[TASK OBJECTIVE]
Begin with the line that contains "Write part 2" and continue down through the line that contains "the scene's own."; reproduce those lines exactly and only those.

[INPUT ROWS]
• • •

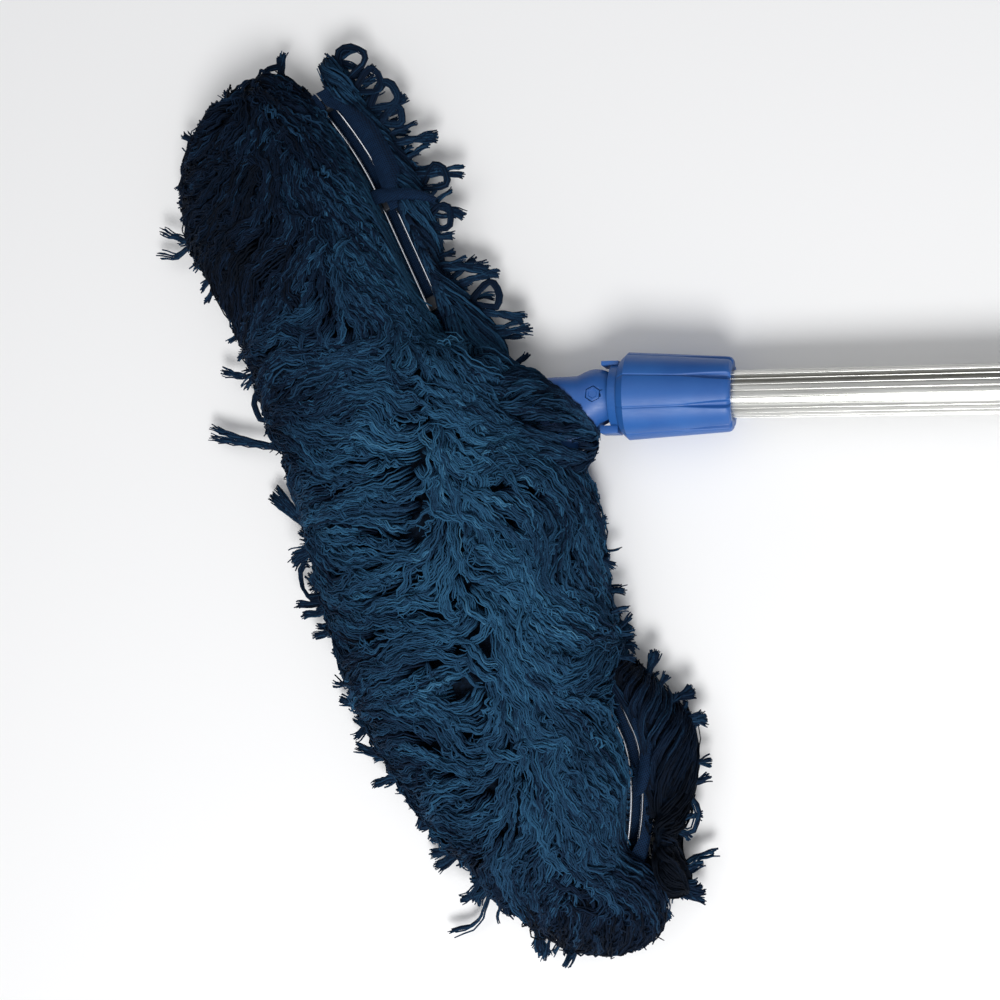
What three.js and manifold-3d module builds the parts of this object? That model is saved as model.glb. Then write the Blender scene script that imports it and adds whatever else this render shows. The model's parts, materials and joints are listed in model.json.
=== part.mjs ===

• • •

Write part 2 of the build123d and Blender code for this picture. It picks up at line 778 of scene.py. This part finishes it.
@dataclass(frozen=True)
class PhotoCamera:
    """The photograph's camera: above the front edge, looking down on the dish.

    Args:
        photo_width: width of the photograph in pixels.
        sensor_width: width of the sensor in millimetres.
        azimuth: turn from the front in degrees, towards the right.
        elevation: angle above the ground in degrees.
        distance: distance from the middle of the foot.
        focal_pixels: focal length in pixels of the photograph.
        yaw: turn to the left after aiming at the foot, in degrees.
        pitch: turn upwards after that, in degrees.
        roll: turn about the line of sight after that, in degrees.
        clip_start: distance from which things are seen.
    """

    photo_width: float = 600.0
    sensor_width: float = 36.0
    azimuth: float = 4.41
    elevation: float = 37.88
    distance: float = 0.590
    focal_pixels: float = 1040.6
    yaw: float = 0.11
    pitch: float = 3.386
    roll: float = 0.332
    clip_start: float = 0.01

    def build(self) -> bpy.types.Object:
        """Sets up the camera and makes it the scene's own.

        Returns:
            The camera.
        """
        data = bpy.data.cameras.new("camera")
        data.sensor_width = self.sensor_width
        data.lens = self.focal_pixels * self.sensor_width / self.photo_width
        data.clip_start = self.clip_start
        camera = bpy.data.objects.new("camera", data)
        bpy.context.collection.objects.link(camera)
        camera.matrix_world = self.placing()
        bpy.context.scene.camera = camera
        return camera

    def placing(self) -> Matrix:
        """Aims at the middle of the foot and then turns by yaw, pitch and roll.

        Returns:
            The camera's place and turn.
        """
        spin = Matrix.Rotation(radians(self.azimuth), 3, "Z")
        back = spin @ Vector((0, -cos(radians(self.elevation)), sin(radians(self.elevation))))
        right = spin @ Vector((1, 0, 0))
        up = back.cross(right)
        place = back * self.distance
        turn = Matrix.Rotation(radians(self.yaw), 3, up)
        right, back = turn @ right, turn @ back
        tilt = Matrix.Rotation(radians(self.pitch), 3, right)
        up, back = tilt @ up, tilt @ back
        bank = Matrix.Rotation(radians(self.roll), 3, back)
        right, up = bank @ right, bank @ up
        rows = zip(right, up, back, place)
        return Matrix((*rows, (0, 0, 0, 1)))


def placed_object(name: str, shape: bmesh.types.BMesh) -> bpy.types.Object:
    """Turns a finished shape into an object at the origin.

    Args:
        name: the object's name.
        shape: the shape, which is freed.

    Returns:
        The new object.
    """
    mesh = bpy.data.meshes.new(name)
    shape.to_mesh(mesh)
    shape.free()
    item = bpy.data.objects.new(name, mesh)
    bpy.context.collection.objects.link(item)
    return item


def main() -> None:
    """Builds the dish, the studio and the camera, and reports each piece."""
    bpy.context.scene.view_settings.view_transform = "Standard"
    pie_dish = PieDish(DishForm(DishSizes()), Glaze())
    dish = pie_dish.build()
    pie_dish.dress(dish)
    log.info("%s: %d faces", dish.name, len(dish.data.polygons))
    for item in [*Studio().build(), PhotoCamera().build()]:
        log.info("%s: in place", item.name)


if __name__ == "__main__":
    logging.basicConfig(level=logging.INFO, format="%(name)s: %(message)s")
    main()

• • •

[EXERCISE ANSWER]
Write part 2 of the build123d and Blender code for this picture. It picks up at line 778 of scene.py. This part finishes it.
@dataclass(frozen=True)
class PhotoCamera:
    """The photograph's camera: above the front edge, looking down on the dish.

    Args:
        photo_width: width of the photograph in pixels.
        sensor_width: width of the sensor in millimetres.
        azimuth: turn from the front in degrees, towards the right.
        elevation: angle above the ground in degrees.
        distance: distance from the middle of the foot.
        focal_pixels: focal length in pixels of the photograph.
        yaw: turn to the left after aiming at the foot, in degrees.
        pitch: turn upwards after that, in degrees.
        roll: turn about the line of sight after that, in degrees.
        clip_start: distance from which things are seen.
    """

    photo_width: float = 600.0
    sensor_width: float = 36.0
    azimuth: float = 4.41
    elevation: float = 37.88
    distance: float = 0.590
    focal_pixels: float = 1040.6
    yaw: float = 0.11
    pitch: float = 3.386
    roll: float = 0.332
    clip_start: float = 0.01

    def build(self) -> bpy.types.Object:
        """Sets up the camera and makes it the scene's own.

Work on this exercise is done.